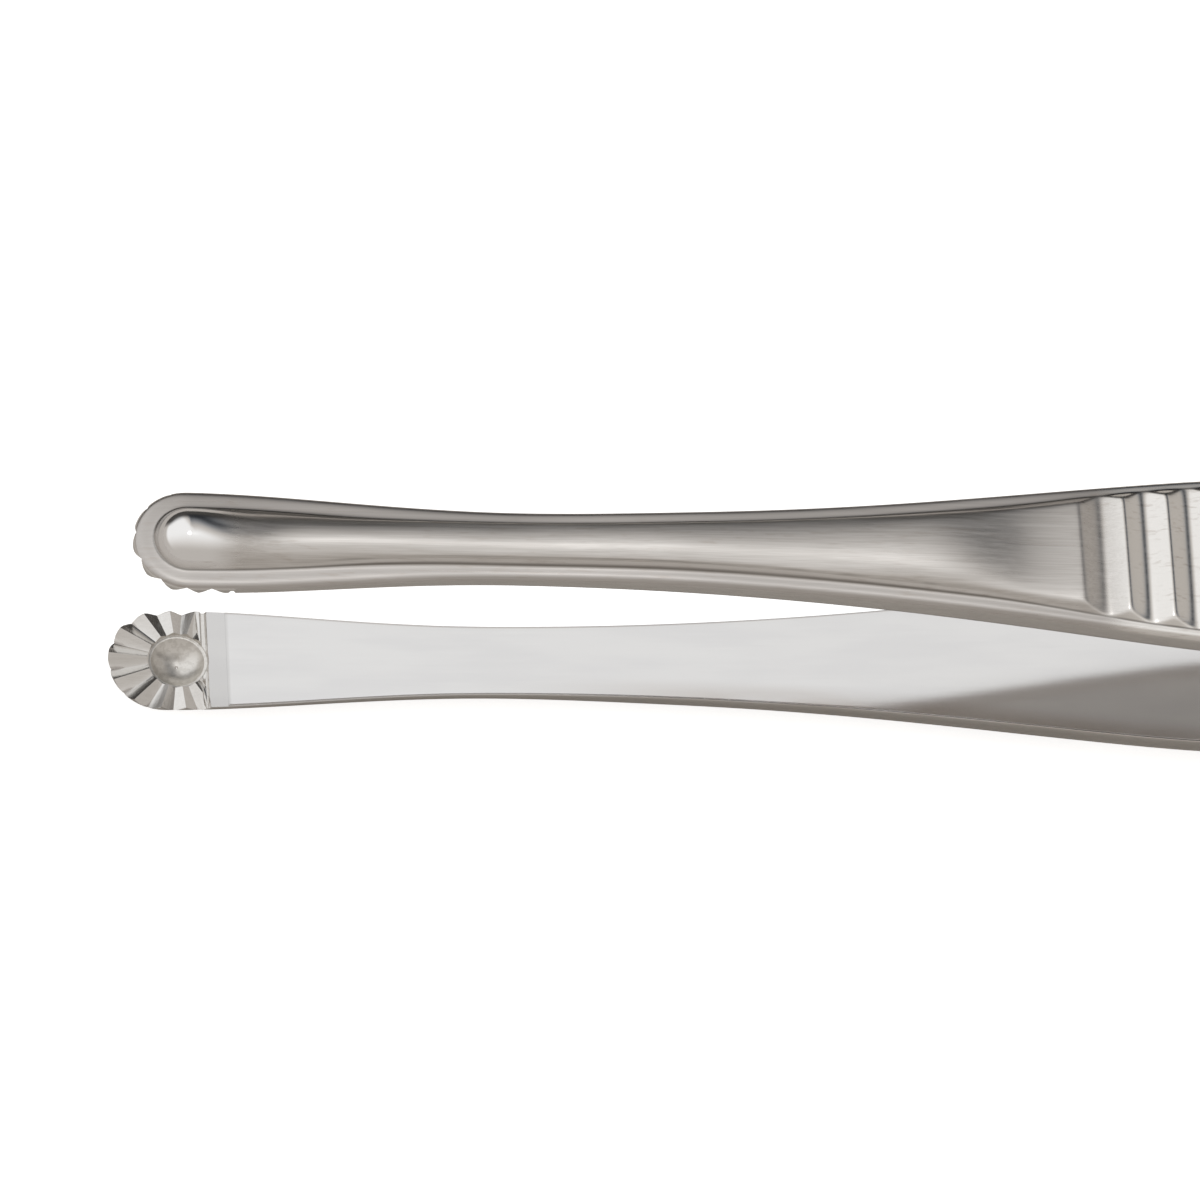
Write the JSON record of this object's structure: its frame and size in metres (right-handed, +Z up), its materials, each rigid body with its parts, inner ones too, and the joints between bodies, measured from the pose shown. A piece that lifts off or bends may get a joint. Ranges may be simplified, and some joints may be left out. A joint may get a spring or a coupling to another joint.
{
  "type": "tissue forceps",
  "caption": "Spring-arm tissue forceps with round cupped jaws, radial teeth, raised ribs and fluted finger grips, brazed at the heel.",
  "frame": {"origin": "on the surface it lies on, under the middle of the forceps", "axes": "+X along the forceps from the jaws to the heel, +Y across the arms, +Z up, the way the jaws open"},
  "size_m": [0.2, 0.0164, 0.0269],
  "materials": {
    "arm_steel": "satin, brushed along the arm, with a polished dome",
    "tail_steel": "satin, brushed along the arm",
    "braze": "ground flush"
  },
  "bodies": {
    "heel": {"upper_spring_tail": "tail_steel", "lower_spring_tail": "tail_steel", "heel_braze": "braze"},
    "upper_arm": {"upper_arm": "arm_steel"},
    "lower_arm": {"lower_arm": "arm_steel"}
  },
  "joints": [
    {"name": "upper_flex", "type": "hinge", "parent": "heel", "child": "upper_arm", "pos_m": [0.07, 0, 0.01586], "axis": [0, -1, 0], "range_deg": [0, 3.45], "stiffness_Nm_per_rad": 8},
    {"name": "lower_flex", "type": "hinge", "parent": "heel", "child": "lower_arm", "pos_m": [0.07, 0, 0.011], "axis": [0, 1, 0], "range_deg": [0, 3.45], "stiffness_Nm_per_rad": 8}
  ]
}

--------------------

• [JOB] Set down all of the data above, word for word.

• [EXERCISE OUTPUT]
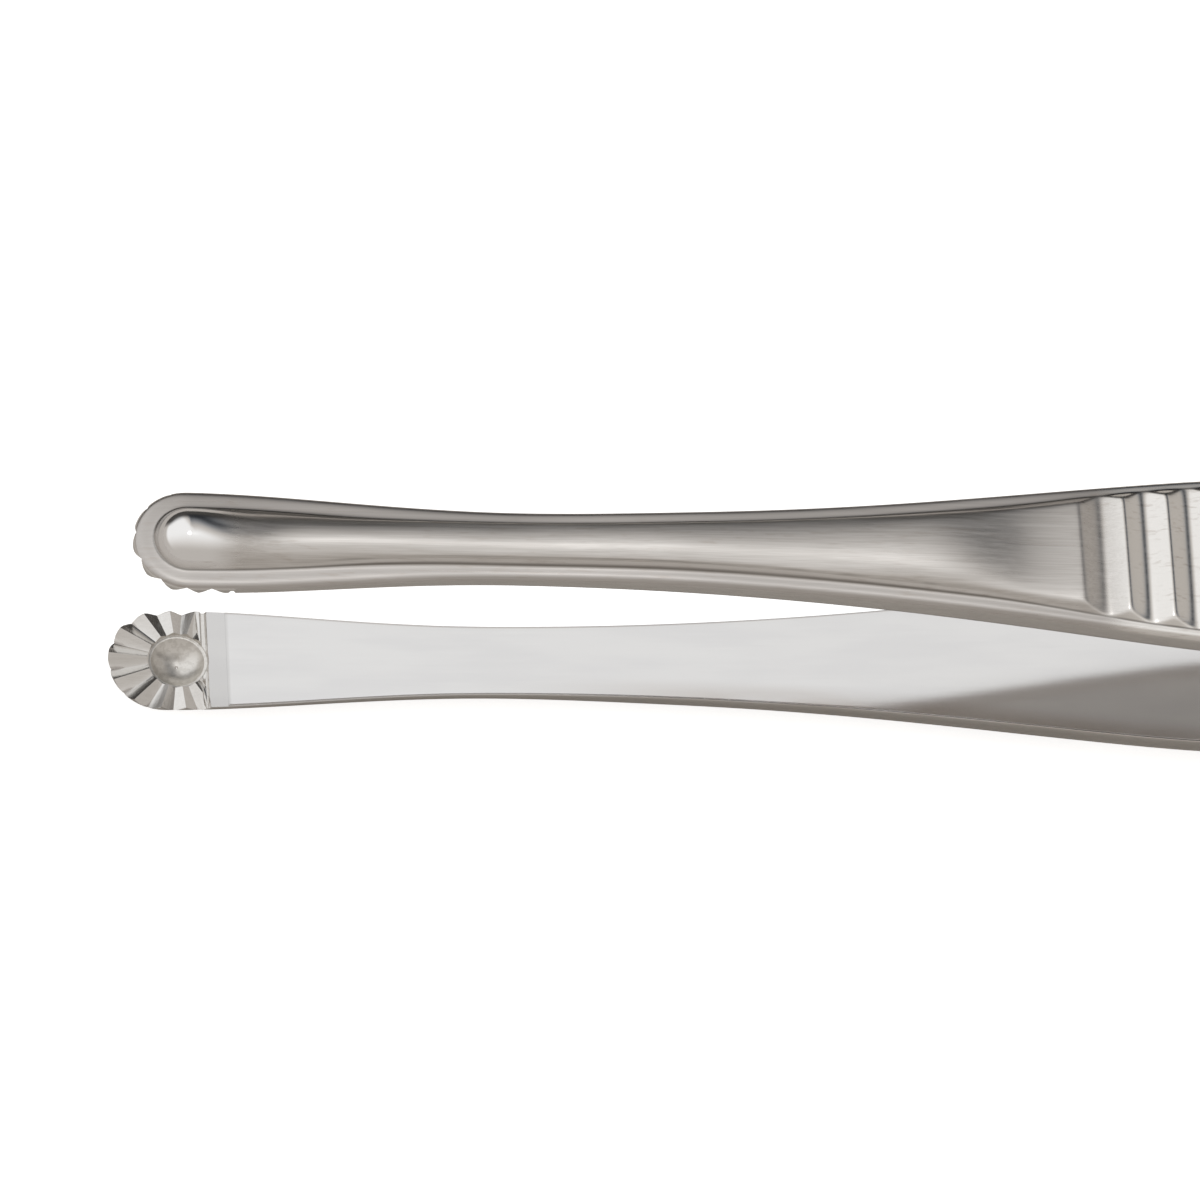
Write the JSON record of this object's structure: its frame and size in metres (right-handed, +Z up), its materials, each rigid body with its parts, inner ones too, and the joints between bodies, measured from the pose shown. A piece that lifts off or bends may get a joint. Ranges may be simplified, and some joints may be left out. A joint may get a spring or a coupling to another joint.
{
  "type": "tissue forceps",
  "caption": "Spring-arm tissue forceps with round cupped jaws, radial teeth, raised ribs and fluted finger grips, brazed at the heel.",
  "frame": {"origin": "on the surface it lies on, under the middle of the forceps", "axes": "+X along the forceps from the jaws to the heel, +Y across the arms, +Z up, the way the jaws open"},
  "size_m": [0.2, 0.0164, 0.0269],
  "materials": {
    "arm_steel": "satin, brushed along the arm, with a polished dome",
    "tail_steel": "satin, brushed along the arm",
    "braze": "ground flush"
  },
  "bodies": {
    "heel": {"upper_spring_tail": "tail_steel", "lower_spring_tail": "tail_steel", "heel_braze": "braze"},
    "upper_arm": {"upper_arm": "arm_steel"},
    "lower_arm": {"lower_arm": "arm_steel"}
  },
  "joints": [
    {"name": "upper_flex", "type": "hinge", "parent": "heel", "child": "upper_arm", "pos_m": [0.07, 0, 0.01586], "axis": [0, -1, 0], "range_deg": [0, 3.45], "stiffness_Nm_per_rad": 8},
    {"name": "lower_flex", "type": "hinge", "parent": "heel", "child": "lower_arm", "pos_m": [0.07, 0, 0.011], "axis": [0, 1, 0], "range_deg": [0, 3.45], "stiffness_Nm_per_rad": 8}
  ]
}